_Stated problem_. Would you return the complete listing below word for word?

_Data excerpts_.
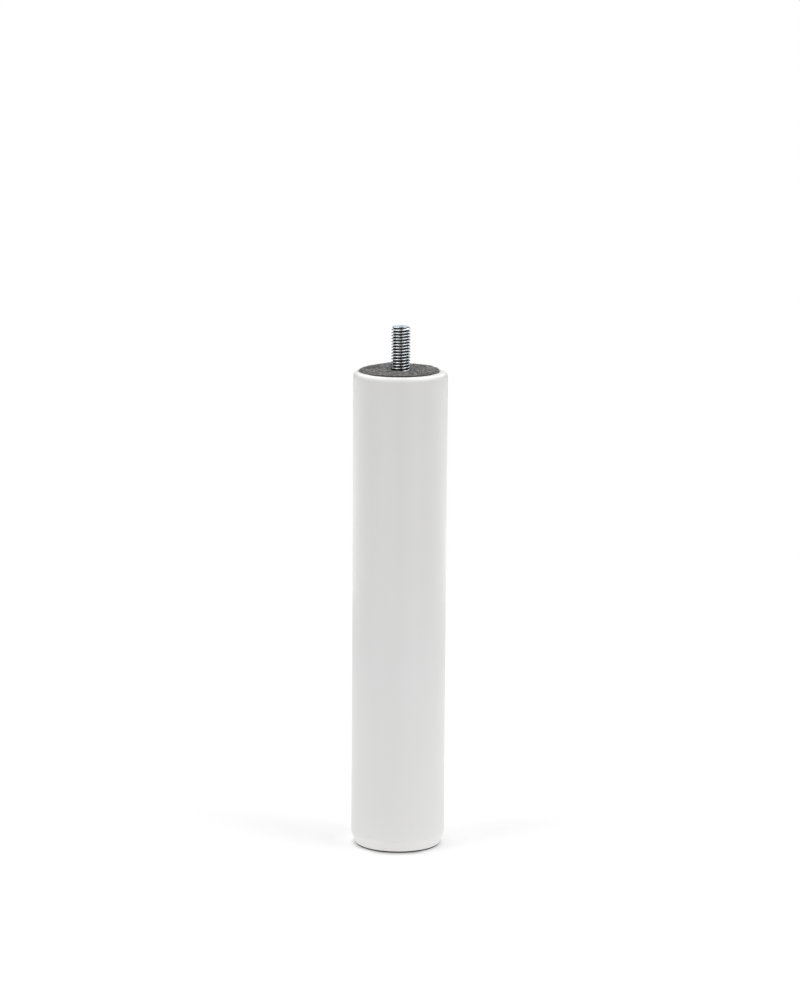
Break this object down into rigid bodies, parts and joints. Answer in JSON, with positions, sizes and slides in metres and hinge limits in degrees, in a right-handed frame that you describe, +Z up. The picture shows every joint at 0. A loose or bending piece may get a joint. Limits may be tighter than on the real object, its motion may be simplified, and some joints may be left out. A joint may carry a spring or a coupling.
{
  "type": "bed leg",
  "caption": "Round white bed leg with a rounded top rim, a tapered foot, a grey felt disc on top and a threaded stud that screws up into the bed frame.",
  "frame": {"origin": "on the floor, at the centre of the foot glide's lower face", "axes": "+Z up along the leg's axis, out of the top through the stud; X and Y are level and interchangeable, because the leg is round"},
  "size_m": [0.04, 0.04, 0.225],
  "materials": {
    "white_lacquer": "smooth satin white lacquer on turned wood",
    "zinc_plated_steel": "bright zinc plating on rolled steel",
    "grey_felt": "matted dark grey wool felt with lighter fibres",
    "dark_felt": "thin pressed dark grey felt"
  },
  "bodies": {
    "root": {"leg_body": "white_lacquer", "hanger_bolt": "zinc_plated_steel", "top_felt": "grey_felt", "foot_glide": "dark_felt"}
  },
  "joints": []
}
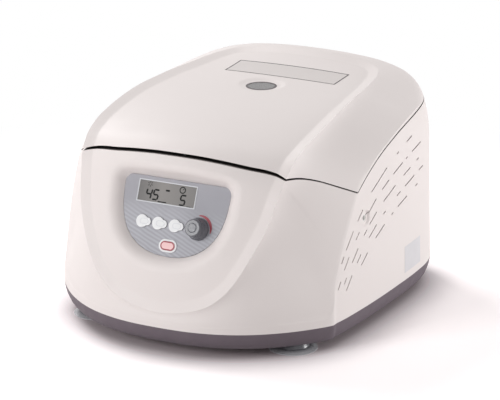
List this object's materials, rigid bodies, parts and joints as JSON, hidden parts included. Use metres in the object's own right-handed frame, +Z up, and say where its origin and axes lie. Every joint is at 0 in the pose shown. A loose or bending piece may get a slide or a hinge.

_Worked solution_.
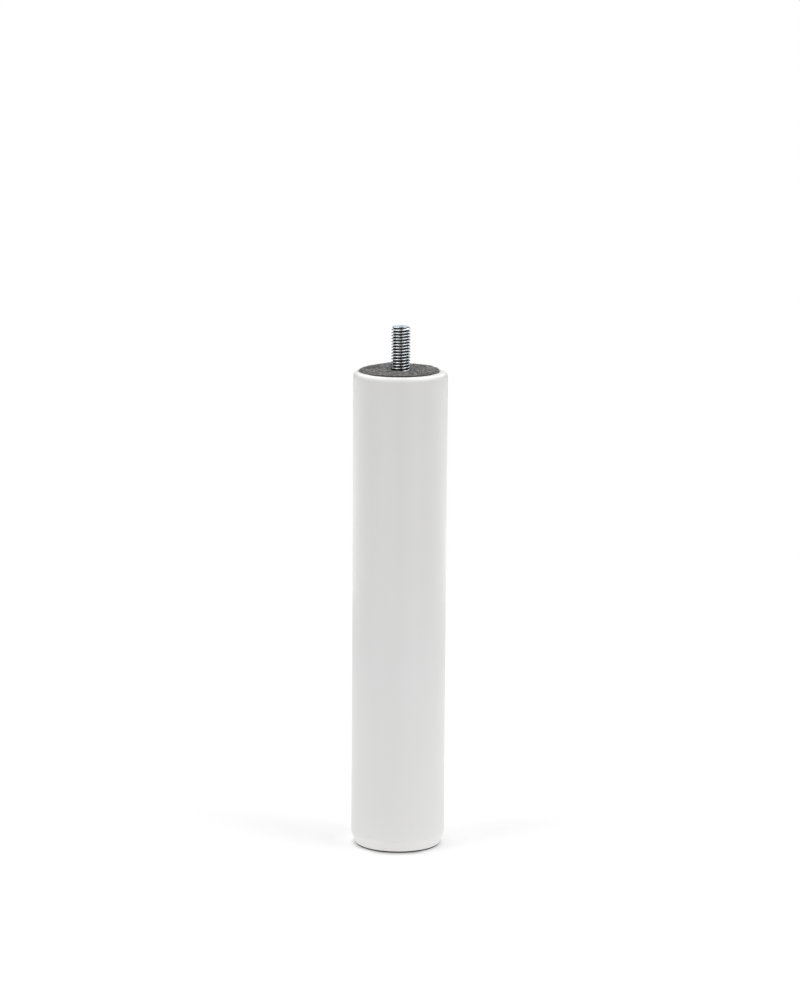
Break this object down into rigid bodies, parts and joints. Answer in JSON, with positions, sizes and slides in metres and hinge limits in degrees, in a right-handed frame that you describe, +Z up. The picture shows every joint at 0. A loose or bending piece may get a joint. Limits may be tighter than on the real object, its motion may be simplified, and some joints may be left out. A joint may carry a spring or a coupling.
{
  "type": "bed leg",
  "caption": "Round white bed leg with a rounded top rim, a tapered foot, a grey felt disc on top and a threaded stud that screws up into the bed frame.",
  "frame": {"origin": "on the floor, at the centre of the foot glide's lower face", "axes": "+Z up along the leg's axis, out of the top through the stud; X and Y are level and interchangeable, because the leg is round"},
  "size_m": [0.04, 0.04, 0.225],
  "materials": {
    "white_lacquer": "smooth satin white lacquer on turned wood",
    "zinc_plated_steel": "bright zinc plating on rolled steel",
    "grey_felt": "matted dark grey wool felt with lighter fibres",
    "dark_felt": "thin pressed dark grey felt"
  },
  "bodies": {
    "root": {"leg_body": "white_lacquer", "hanger_bolt": "zinc_plated_steel", "top_felt": "grey_felt", "foot_glide": "dark_felt"}
  },
  "joints": []
}
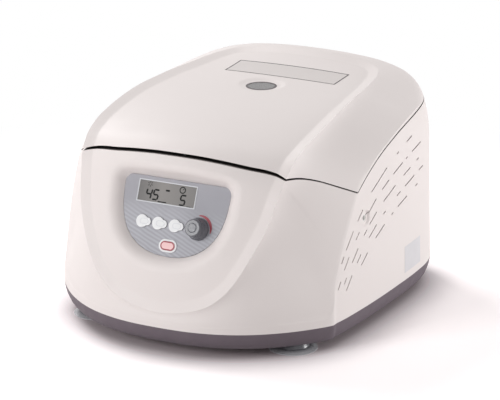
List this object's materials, rigid bodies, parts and joints as JSON, hidden parts included. Use metres in the object's own right-handed frame, +Z up, and say where its origin and axes lie. Every joint is at 0 in the pose shown. A loose or bending piece may get a slide or a hinge.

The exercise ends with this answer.